In Cableless Telemetry Technology, or CaTS, that pressure data is transmitted wirelessly using a digital signal that provides reassurance no loss of fidelity will occur in the transmission’s data. Each gauge has its own address, so multiple discrete (well/reservoir) zones can be monitored. Twenty zones have been instrumented successfully in a single well comprising stacked reservoir sands.

The pressure/temperature data transmitted from downhole is stored at the seabed in a battery powered subsea receiver rated for water depths of 10,000 feet. The data is the collected from the receiver by a supply vessel passing overhead the abandoned well location and uploading the data from the receiver using wireless through-seawater communications.

Once installed in an abandoned subsea well, there is no requirement to reenter the well using a semi-sub rig. The only remaining abandonment liability is to sever and recover the wellhead at a convenient time in the future, typically by workboat.

Better Well Safety

Based on electromagnetic (EM) communications technology, CaTS can also be flexibly located in any annulus and the pressure and temperature data can be wirelessly transmitted to a seabed receiver without requiring any wellhead penetration.

In terms of barrier verification, the NORSOK Standard D-010 covering well integrity in drilling and well operations requires that a plug is verified to the maximum differential pressure at the time of barrier placement. CaTS communications technology is unaffected by bridge or cement plugs, making it ideally suited to short-term and long-term well integrity monitoring.

During workover or P&A (plugging) operations it is common to install both deep and shallow set bridge plugs as temporary barriers at an early stage of the operation. In some wells it can be necessary to establish these two barriers deep in the well and relatively close together. The sealing integrity of the lower plug can generally be validated by pressuring from the surface and monitoring for any leakage using a surface pressure gauge. When installing the upper plug, and due to the relatively small volume of fluid between the two plugs, it is unlikely that a pressure test applied from surface will detect leakage past the upper plug. So, results might be inconclusive when using surface measurements to verify the upper plug.

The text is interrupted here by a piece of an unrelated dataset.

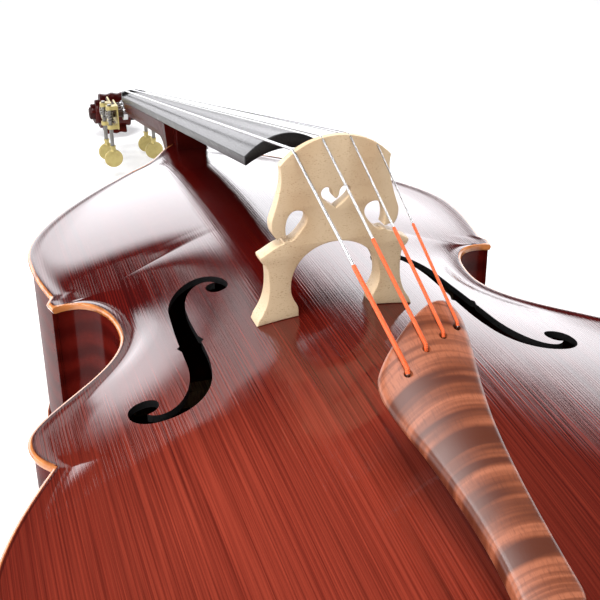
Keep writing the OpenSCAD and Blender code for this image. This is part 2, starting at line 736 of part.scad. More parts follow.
bridge_r = 70;
foot_in = 36;
foot_out = 76;
bridge_back = -bridge_foot_t / 2;
function string_x(i, spread) = spread * (i - 1.5) / 3;
function bridge_crown(x) = edge_z + bridge_h - bridge_r + sqrt(bridge_r * bridge_r - x * x);
function foot_z(x) = edge_z + belly_rise(x, 0) + 0.3;
function bz(x, z) = [x, edge_z + z * bridge_h / 204];
bridge_side = concat(
    [for (i = [0:9]) let (x = 51.5 * i / 9) [x, bridge_crown(x)]],
    run([bz(51.5, 181), bz(49, 170), bz(50, 160), bz(60, 131)], 5),
    run([bz(60, 131), bz(61, 122), bz(58, 116), bz(55, 114)], 4),
    run([bz(55, 114), bz(50, 117), bz(47, 113), bz(49, 109)], 4),
    run([bz(49, 109), bz(58, 107), bz(64, 101), bz(71, 98)], 4),
    run([bz(71, 98), bz(72, 92), bz(65, 92), bz(64, 84)], 3),
    run([bz(64, 84), bz(62, 62), bz(64, 48), bz(76, 34)], 6),
    [[foot_out, foot_z(foot_out)], [(foot_in + foot_out) / 2, foot_z((foot_in + foot_out) / 2)],
        [foot_in, foot_z(foot_in)]],
    run([bz(36, 42), bz(36, 48), bz(43, 52), bz(43, 64)], 4),
    run([bz(43, 64), bz(43, 90), bz(22, 105), bz(0, 105)], 9));
kidney = closed([
    [[bz(37, 139), bz(29, 139), bz(24, 132), bz(29, 124)], 5],
    [[bz(29, 124), bz(34, 117), bz(39, 110), bz(44, 110)], 4],
    [[bz(44, 110), bz(49, 113), bz(49, 139), bz(37, 139)], 7]]);
heart = closed([
    [[bz(0, 137), bz(6, 141), bz(15, 147), bz(14, 153)], 4],
    [[bz(14, 153), bz(12, 160), bz(3, 158), bz(3, 150)], 5],
    [[bz(3, 150), bz(2, 147), bz(1, 146), bz(0, 146)], 2]]);

module bridge() {
    color(maple) difference() {
        intersection() {
            translate([0, bridge_foot_t / 2, 0]) rotate([90, 0, 0]) linear_extrude(bridge_foot_t)
                difference() {
                    polygon(concat(bridge_side, backwards(flip(bridge_side))));
                    polygon(concat(heart, backwards(flip(heart))));
                    for (side = [0, 1]) mirror([side, 0, 0]) {
                        polygon(kidney);
                        polygon([bz(41, 112), bz(44, 115), bz(60, 112), bz(58, 108)]);
                    }
                }
            rotate([90, 0, 90]) translate([0, 0, -90]) linear_extrude(180) polygon([
                [bridge_back, edge_z], [-bridge_back, edge_z], [-bridge_back, edge_z + 46],
                [bridge_back + 2 + bridge_top_t, edge_z + bridge_h + 1],
                [bridge_back + 2, edge_z + bridge_h + 1]]);
        }
        for (i = [0:3]) tube(string_way(i), string_d[i] / 2 + 0.05, 8);
    }
}

// ---- Tailpiece and its wire ---------------------------------------------------------------------

tail_slope = atan(0.385);
tail_lift = edge_z + 197;
tail_mid = -4;
tail_round = 110;
// A place on the tailpiece's plane from its level place
function on_tail(x, y, up_by = 0) = [x, y - up_by * sin(tail_slope),
    tail_lift + y * tan(tail_slope) + up_by * cos(tail_slope)];
tail_curves = [
    [[[24, -181], [31, -181], [35, -188], [35, -200]], 5],
    [[[35, -200], [33, -222], [22, -250], [17, -286]], 7],
    [[[17, -286], [13, -320], [14, -360], [18, -412]], 6],
    [[[18, -412], [18, -422], [14, -426], [4, -426]], 4],
    [[[4, -426], [-4, -426], [-8, -426], [-12, -426]], 1],
    [[[-12, -426], [-22, -426], [-26, -422], [-26, -412]], 4],
    [[[-26, -412], [-24, -370], [-33, -330], [-40, -300]], 6],
    [[[-40, -300], [-50, -268], [-54, -248], [-48, -236]], 6],
    [[[-48, -236], [-40, -222], [-24, -210], [-8, -197]], 5],
    [[[-8, -197], [4, -189], [14, -181], [24, -181]], 4]];
tail_holes = [[-29, -242], [-8, -226], [10, -216.5], [25, -209]];
function crown_drop(x) = tail_round - sqrt(tail_round * tail_round - pow(x - tail_mid, 2));

module on_tailpiece() {
    translate([0, 0, tail_lift]) rotate([tail_slope, 0, 0]) children();
}

module tailpiece() {
    stretch = 1 / cos(tail_slope);
    color(flamed) difference() {
        on_tailpiece() intersection() {
            translate([0, 0, -tailpiece_t]) linear_extrude(tailpiece_t)
                polygon([for (p = closed(tail_curves)) [p.x, p.y * stretch]]);
            translate([tail_mid, 0, -tail_round]) rotate([90, 0, 0]) cylinder(r = tail_round, h = 600, $fn = 96);
        }
        for (h = tail_holes) on_tailpiece()
            translate([h.x, h.y * stretch, -tailpiece_t - 1]) cylinder(r = 2.4, h = tailpiece_t + 2);
        for (x = [-wire_gap, wire_gap]) on_tailpiece()
            translate([tail_mid + x, -400 * stretch, -tailpiece_t / 2]) rotate([90, 0, 0])
                cylinder(r = wire_d / 2 + 0.1, h = 60);
    }
}

wire_gap = 9;
saddle_top = edge_z + 13;
collar_y = -body_tail + overhang;
collar_z = back_t + rib_h / 2;
groove_r = 15;
loop_r = groove_r + wire_d / 2 + 1.1;
wire_start = on_tail(tail_mid + wire_gap, -404, -tailpiece_t / 2);
wire_mouth = on_tail(tail_mid + wire_gap, -430, -tailpiece_t / 2);
// Right half of the wire's way, from inside the tailpiece to under the collar
wire_half = [
    wire_start, wire_mouth,
    [wire_gap + 1, -body_tail + 12, saddle_top + wire_d / 2 + 0.4],
    [wire_gap + 1, -body_tail + 1, saddle_top + wire_d / 2],
    [wire_gap + 2, -body_tail - 3.5, saddle_top - 4],
    [wire_gap + 3, -body_tail - 3.5, edge_z - 24],
    [loop_r - 1.4, collar_y - 6.5, collar_z + 14],
    [loop_r, collar_y - 6.5, collar_z],
    [0.73 * loop_r, collar_y - 6.5, collar_z - 0.73 * loop_r]];
wire_way = concat(wire_half, [[0, collar_y - 6.5, collar_z - loop_r]],
    [for (i = [len(wire_half) - 1:-1:2]) [-wire_half[i].x, wire_half[i].y, wire_half[i].z]],
    [wire_mouth - [2 * wire_gap, 0, 0], wire_start - [2 * wire_gap, 0, 0]]);

// Tube along a way of points, its rings square to the way
module tube(way, r, sides) {
    last = len(way) - 1;
    loft([for (i = [0:last]) let (
            t = way[min(i + 1, last)] - way[max(i - 1, 0)],
            dir = t / norm(t),
            guess = abs(dir.x) > 0.9 ? [0, 1, 0] : [1, 0, 0],
            side = cross(dir, guess) / norm(cross(dir, guess)),
            up_dir = cross(dir, side)
        ) [for (k = [0:sides - 1]) let (a = -360 * k / sides)
            way[i] + r * (cos(a) * side + sin(a) * up_dir)]]);
}

module tail_wire() {
    color(steel) tube(wire_way, wire_d / 2, 8);
}

module saddle() {
    color(ebony) translate([-saddle_hw, 0, 0]) rotate([90, 0, 90]) linear_extrude(2 * saddle_hw)
        polygon([
            [-body_tail, rib_top], [-body_tail, saddle_top - 4], [-body_tail + 2, saddle_top - 1],
            [-body_tail + 5, saddle_top], [-body_tail + 9, saddle_top - 1],
            [-body_tail + saddle_l, edge_z + 3], [-body_tail + saddle_l, rib_top]]);
}

// ---- Strings ------------------------------------------------------------------------------------

bridge_mid = bridge_back + 2 + bridge_top_t / 2;
function tail_point(i) = on_tail(tail_holes[i].x, tail_holes[i].y,
    string_d[i] / 2 + 0.6 - crown_drop(tail_holes[i].x) * 0.5);
function bridge_point(i) = let (x = string_x(i, bridge_spread)) [x, bridge_mid, bridge_crown(x)];
function nut_point(i) = let (x = string_x(i, nut_spread))
    [x, string_stop + nut_t / 2, nut_crown(x) + string_d[i] / 2 + 0.35];
// Where a straight string leaves for its winding, touching a circle just over it
function winding_point(i) = let (
        m = MACHINES[i],
        c = [roller_y(m), roller_z(m)],
        q = [nut_point(i).y, nut_point(i).z] - c,
        rho = winding_r(m) + string_d[i] / 2 + pass_gap,
        a = atan2(q.y, q.x) - acos(rho / norm(q))
    ) [winding_x(m), c.x + rho * cos(a), c.y + rho * sin(a)];

// Way of a string from under the tailpiece to its winding
function string_way(i) = let (
        h = tail_holes[i],
        along = (bridge_point(i) - tail_point(i)) / norm(bridge_point(i) - tail_point(i))
    ) [on_tail(h.x, h.y, -tailpiece_t - 5), on_tail(h.x, h.y, -2.5), tail_point(i) + 2.5 * along,
        bridge_point(i) - 4 * along, bridge_point(i) + [0, 4, 4 * along.z * 0.2], nut_point(i),
        winding_point(i)];

module string(i) {
    color(steel) {
        tube(string_way(i), string_d[i] / 2, 8);
        translate(string_way(i)[0]) sphere(r = 3.2, $fn = 24);
    }
}

silk_share = [0.57, 0.53, 0.51, 0.49];
silk_t = 0.65;
module silk_wraps() {
    color(silk_red) for (i = [0:3]) {
        way = string_way(i);
        a = way[2];
        b = blend(way[2], way[3], 1 - silk_share[i]);
        v = b - a;
        difference() {
            tube([a, b], string_d[i] / 2 + silk_t, 12);
            tube([a - v, b + v], string_d[i] / 2, 8);
        }
    }
}

// ---- Endpin -------------------------------------------------------------------------------------

collar_plug_r = 13;
collar_head_l = 40;
head_y = collar_y - collar_head_l;
screw_y = head_y + 9;
screw_r = 3;
screw_x = endpin_d / 2 + 0.4;
function down_y(y) = [0, y, collar_z];

// Cylinder along -Y on the endpin's line
module pin_rod(y_top, y_bottom, r) {
    translate(down_y(y_top)) rotate([90, 0, 0]) cylinder(r = r, h = y_top - y_bottom);
}

module endpin_bore(r) {
    pin_rod(-body_tail + 60, -body_tail - 60, r);
}

module endpin_collar() {
    color(ebony) difference() {
        union() {
            pin_rod(collar_y + 48, collar_y, collar_plug_r);
            pin_rod(collar_y, collar_y - 3, 22);
            pin_rod(collar_y - 3, collar_y - 10, groove_r);
            pin_rod(collar_y - 10, collar_y - 16, 21);
            pin_rod(collar_y - 16, head_y, 16);
        }
        pin_rod(collar_y + 60, head_y - 10, endpin_d / 2 + run_fit);
        translate([0, screw_y, collar_z]) rotate([0, 90, 0]) cylinder(r = screw_r + run_fit, h = 40);
    }
}

tip_l = 24;
tip_r = 11;
rod_out_y = head_y - endpin_out;
module endpin_rod() {
    color(steel) pin_rod(rod_out_y + endpin_len, rod_out_y, endpin_d / 2);
}

module endpin_tip() {
    color(rubber_black) difference() {
        union() {
            pin_rod(rod_out_y + 12, rod_out_y - tip_l + 12, tip_r);
            translate(down_y(rod_out_y - tip_l + 12)) rotate([90, 0, 0])
                cylinder(r1 = tip_r, r2 = tip_r - 3, h = 4);
        }
        pin_rod(rod_out_y + 20, rod_out_y, endpin_d / 2);
    }
}

module endpin_thumbscrew() {
    color(steel) translate([screw_x, screw_y, collar_z]) rotate([0, 90, 0]) {
        cylinder(r = screw_r, h = 16);
        translate([0, 0, 14.5]) cylinder(r = 5, h = 4);
        translate([0, 0, 18.5]) intersection() {
            translate([-9, -1.6, 0]) cube([18, 3.2, 14]);
            rotate([90, 0, 0]) translate([0, 5, -5]) cylinder(r = 9, h = 10);
        }
    }
}

top_plate();
back_plate();
rib(0, tip_up, 1);  // rib_upper_bass
rib(0, tip_up, 0);  // rib_upper_treble
rib(tip_up, tip_low, 1);  // rib_waist_bass
rib(tip_up, tip_low, 0);  // rib_waist_treble
rib(tip_low, last_row, 1);  // rib_lower_bass
rib(tip_low, last_row, 0);  // rib_lower_treble
linings_front();
linings_back();
neck_block();
end_block();
corner_blocks();
back_braces();
bass_bar();
sound_post();
neck();
pegbox_scroll();
fingerboard();
nut();
bridge();
tailpiece();
tail_wire();
saddle();
string(0);  // string_e
string(1);  // string_a
string(2);  // string_d
string(3);  // string_g
silk_wraps();
endpin_collar();
endpin_rod();
endpin_thumbscrew();
endpin_tip();
machine_plate(-1);  // machine_plate_bass
machine_plate(1);  // machine_plate_treble
plate_screws();
roller(E);  // roller_e
roller(A);  // roller_a
roller(D);  // roller_d
roller(G);  // roller_g
gear(E);  // gear_e
gear(A);  // gear_a
gear(D);  // gear_d
gear(G);  // gear_g
gear_screw(E);  // gear_screw_e
gear_screw(A);  // gear_screw_a
gear_screw(D);  // gear_screw_d
gear_screw(G);  // gear_screw_g
winding(E);  // winding_e
winding(A);  // winding_a
winding(D);  // winding_d
winding(G);  // winding_g
worm(E);  // worm_e
worm(A);  // worm_a
worm(D);  // worm_d
worm(G);  // worm_g
key(E);  // key_e
key(A);  // key_a
key(D);  // key_d
key(G);  // key_g
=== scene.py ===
"""A double bass lying on its flat back: the visible pieces, their finishes and the studio around them."""

import json
import logging
import math
from dataclasses import dataclass, field
from enum import Enum
from typing import Callable, Sequence

import bmesh
import bpy
from mathutils import Matrix, Vector


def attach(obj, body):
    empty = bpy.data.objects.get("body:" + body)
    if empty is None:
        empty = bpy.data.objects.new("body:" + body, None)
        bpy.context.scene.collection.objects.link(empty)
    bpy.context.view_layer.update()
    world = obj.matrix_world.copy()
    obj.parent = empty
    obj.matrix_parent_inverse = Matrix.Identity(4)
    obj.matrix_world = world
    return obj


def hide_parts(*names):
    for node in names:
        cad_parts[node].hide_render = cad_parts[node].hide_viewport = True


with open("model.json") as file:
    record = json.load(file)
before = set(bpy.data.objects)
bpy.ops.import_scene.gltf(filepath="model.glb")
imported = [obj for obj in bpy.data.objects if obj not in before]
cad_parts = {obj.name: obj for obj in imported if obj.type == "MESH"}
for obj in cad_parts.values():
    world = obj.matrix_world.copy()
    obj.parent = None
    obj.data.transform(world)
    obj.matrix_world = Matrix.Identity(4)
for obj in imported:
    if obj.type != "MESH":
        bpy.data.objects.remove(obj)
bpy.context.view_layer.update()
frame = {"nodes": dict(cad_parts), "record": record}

MM = 0.001
SHARP = math.radians(38)
log = logging.getLogger("double_bass")

Point2 = tuple[float, float]
Colour = tuple[float, float, float]


# ---- Curves ---------------------------------------------------------------------------------------


def mix(a: float, b: float, t: float) -> float:
    """The value a share t of the way from a to b."""
    return a + (b - a) * t


def bezier(curve: Sequence[Point2], t: float) -> Point2:
    """A point on a cubic curve.

    Args:
        curve: Its two ends with their two handles between them.
        t: The place on it, from 0 to 1.

    Returns:
        The point.
    """
    shares = ((1 - t) ** 3, 3 * t * (1 - t) ** 2, 3 * t * t * (1 - t), t**3)
    return (sum(s * p[0] for s, p in zip(shares, curve)), sum(s * p[1] for s, p in zip(shares, curve)))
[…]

By installing a wireless transmitting pressure gauge below the upper plug, it is now possible to monitor the pressure below the plug in real time at the surface during pressure testing. Monitoring requires no other equipment in the logging string used to deploy the plug and can be completed during the run of a downhole operation. Well abandonment barrier verifications have been completed from light-well intervention vessels on 13 subsea wells in Norwegian and British sectors of the North Sea.

Direct Network
CaTS transmits high-quality pressure and temperature information from reservoir to seabed using the well’s tubing, casing or liner as transmission medium. Signals also transmit from seabed to reservoir for the control of downhole hardware like flow control devices.

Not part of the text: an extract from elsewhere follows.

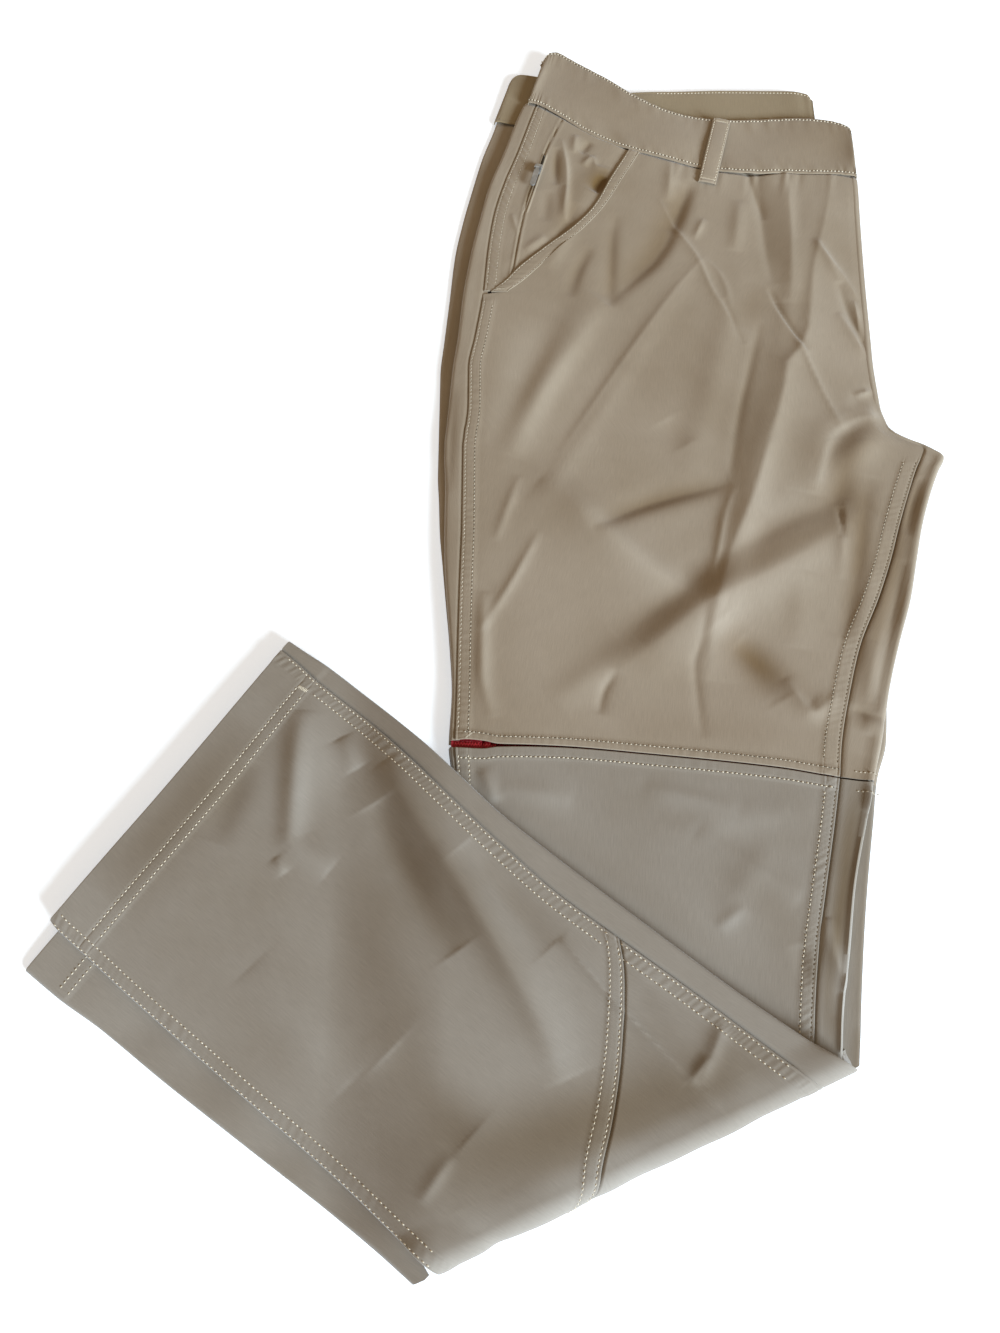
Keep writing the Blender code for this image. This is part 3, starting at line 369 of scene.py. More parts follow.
# %% Largest folds, as in the solids
# Columns: x and y of the start, x and y of the end, height, half-width
THIGH_FOLDS = [
    (226, 76, 180, 26, 4.6, 11),
    (190, 24, 118, -42, 3.4, 20),
    (118, -42, 56, -96, 2.6, 18),
    (8, 26, 80, -46, 3.2, 16),
    (38, 168, -14, 50, 1.6, 9),
    (108, 190, 6, 14, 0.9, 7),
    (196, 250, 160, 116, 1.6, 8),
    (160, 116, 104, -80, 2.4, 10),
    (140, 180, 96, 30, 1.2, 10),
    (202, 20, 190, -70, 1.8, 9),
]
CALF_FOLDS = [
    (150, -176, 70, -190, 0.8, 9),
    (128, -196, 96, -236, 0.7, 8),
]
OVER_FOLDS = [
    (-88, -140, -60, -190, 3.0, 11),
    (-60, -190, 8, -300, 3.8, 15),
    (-131, -116, -126, -176, 2.6, 13),
    (-126, -176, -70, -262, 2.2, 16),
    (-150, -240, -70, -320, 1.6, 18),
    (62, -280, 110, -318, 1.2, 7),
    (38, -248, 74, -292, 1.0, 6),
]


def folds(x, y, table):
    """Height of soft ridges: a bell across each line, times a sine that tapers both ends."""
    z = np.zeros_like(x)
    for x0, y0, x1, y1, height, half_width in table:
        length = math.hypot(x1 - x0, y1 - y0)
        ux = (x1 - x0) / length
        uy = (y1 - y0) / length
        along = ((x - x0) * ux + (y - y0) * uy) / length
        across = (x - x0) * -uy + (y - y0) * ux
        taper = np.sin(np.pi * np.clip((along + 0.2) / 1.4, 0.0, 1.0)) ** 1.5
        z = z + height * taper * bell(across, half_width)
    return z


# %% Distance beside a line
def beside(x, y, path):
    """Distance to the left of a line of points and length along it, at its nearest point. On each
    segment the foot is the projected share of its length, clipped to the segment."""
    p = np.asarray(path, float)
    step = np.diff(p, axis=0)
    length = np.hypot(step[:, 0], step[:, 1])
    unit = step / length[:, None]
    start = np.concatenate([[0.0], np.cumsum(length)[:-1]])
    dx = np.ravel(x)[:, None] - p[:-1, 0]
    dy = np.ravel(y)[:, None] - p[:-1, 1]
    foot = np.clip(dx * unit[:, 0] + dy * unit[:, 1], 0.0, length)
    gap = np.hypot(dx - foot * unit[:, 0], dy - foot * unit[:, 1])
    nearest = gap.argmin(axis=1)
    rows = np.arange(len(nearest))
    side = unit[nearest, 0] * dy[rows, nearest] - unit[nearest, 1] * dx[rows, nearest]
    across = gap[rows, nearest] * np.where(side < 0.0, -1.0, 1.0)
    along = start[nearest] + foot[rows, nearest]
    return across.reshape(np.shape(x)), along.reshape(np.shape(x))


def curve(points, count=24):
    """Smooth line through a few points: each coordinate is a cubic of the length walked."""
    p = np.asarray(points, float)
    walked = np.concatenate([[0.0], np.cumsum(np.hypot(*np.diff(p, axis=0).T))])
    at = np.linspace(0.0, walked[-1], count)
    if len(p) == 2:
        return np.stack([np.interp(at, walked, p[:, k]) for k in range(2)], axis=-1)
    return np.stack([pchip(at, walked, p[:, k]) for k in range(2)], axis=-1)


def creases(x, y, table):
    """Height of listed creases, or, from a table of painted shading, how much painted shade or
    highlight. Across, each is its height times the exponential of minus the distance over the
    width, to its power: 2 is a soft bell, 1 a sharp pressed line. Along, a sine tapers both ends.
    Only points within three widths are worked out."""
    z = np.zeros_like(x)
    for height, left_width, right_width, power, *points in table:
        path = curve(np.reshape(points, (-1, 2)))
        reach = 3.0 * max(left_width, right_width)
        near = (x > path[:, 0].min() - reach) & (x < path[:, 0].max() + reach)
        near &= (y > path[:, 1].min() - reach) & (y < path[:, 1].max() + reach)
        if not near.any():
            continue
        across, along = beside(x[near], y[near], path)
        length = float(np.hypot(*np.diff(path, axis=0).T).sum())
        width = np.where(across > 0.0, left_width, right_width)
        taper = np.sin(np.pi * np.clip(along / length, 0.0, 1.0)) ** 0.6
        z[near] += height * taper * np.exp(-((np.abs(across) / width) ** power))
    return z


CREASE_GAIN = 2.4  # set against the light


def crease_painted_shading(x, y, table, shades):
    """Painted shading from -1, full painted shade, to 0.4, painted highlight: painted highlight
    along the ridges of the creases, painted shade in their troughs, and the soft painted shading
    of a table added to that."""
    relief = creases(x, y, table)
    tone = 0.34 * np.minimum(relief, 0.0) + 0.1 * np.maximum(relief, 0.0) + creases(x, y, shades)
    return np.clip(tone, -1.0, 0.4)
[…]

Under favorable well conditions, this wireless technology has achieved point-to-point transmission ranges in excess of 12,500 feet without relay or booster stations in the well. By cutting the number of in-well equipment, deployment time and monitoring costs are lower.

Using standard completion components means there is no requirement for special high cost plugs or packers with penetrations. CaTS wireless can be retrofitted into existing wells using wireline or coil tubing and can be externally or internally mounted on a tailpipe below a permanent packer during a DST. It also deploys as part of a lower completion assembly for sand-face monitoring.

After tests in the abandoned appraisal wells of Clair Field, market demand for Expro reservoir testing has grown. Wireless is now monitoring reservoir pressure in abandoned or suspended subsea wells the arctic Barents Sea and the tropical Santos Basin of Brazil.

The future for CaTS technology is being developed for monitoring and control applications in advanced completions. For Expro, at least, the ultimate goal is delivering the Wireless Reservoir.